8. AI Model Optimization

   Why are AI models typically compressed or simplified before deployment on edge devices?

   1. To intentionally make the models less accurate.
   2. To ensure only very large models can be used.
   3. To prevent any kind of data analysis.
   4. To fit within limited memory and processing constraints of edge hardware.

   Explanation: Edge devices can't run large, resource-intensive models, so lighter models are used. Reducing accuracy is not a desired outcome, and requiring only large models or prohibiting analysis would defeat the purpose of edge AI.

9. Processing at the Edge

   Which best describes the main idea of 'processing at the edge' in the field of Edge AI?

   1. All raw data is transferred immediately to a central computing facility.
   2. Edge processing always replaces cloud computing in all systems.
   3. Data is analyzed and interpreted as close as possible to its source, often on the originating device.
   4. Information is generated only on paper and never digitized.

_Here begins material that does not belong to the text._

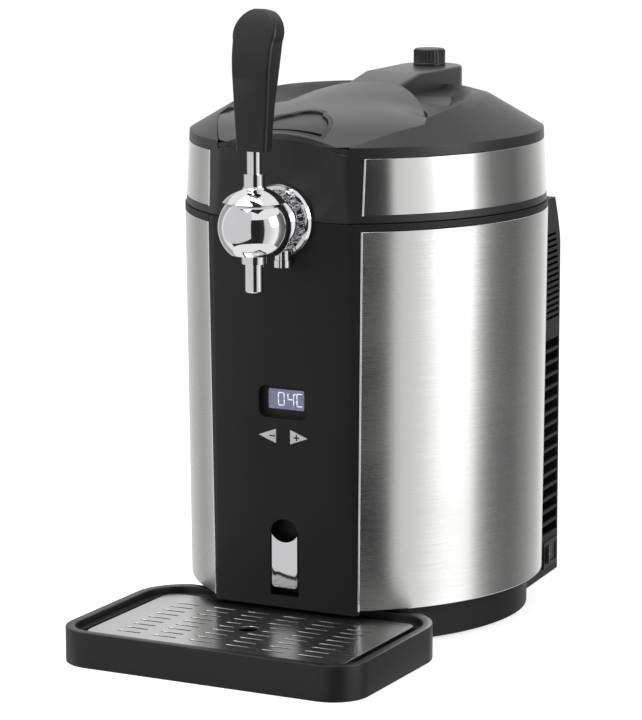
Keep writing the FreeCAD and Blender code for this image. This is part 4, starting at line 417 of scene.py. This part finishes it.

   Explanation: Processing at the edge refers to local data analysis, minimizing the need to send information elsewhere. Transferring all data to a central location is the opposite approach. Non-digital data and the idea that edge replaces cloud in all cases don't represent edge computing accurately.

10. Latency in Edge AI

    If a factory uses Edge AI to instantly detect faulty products on a moving conveyor belt, what advantage is being used?

    1. Outsourcing all decisions to a head office in another country.
    2. Ignoring product quality to save time.
    3. Delaying inspections so faults accumulate.
    4. Immediate, low-latency decision making.

    Explanation: Edge AI enables rapid analysis and action, which is essential for time-sensitive tasks in manufacturing. Outsourcing decisions introduces delay, and purposely delaying inspections or ignoring quality undermines operational goals. Edge AI brings fast, informed responses for quality assurance.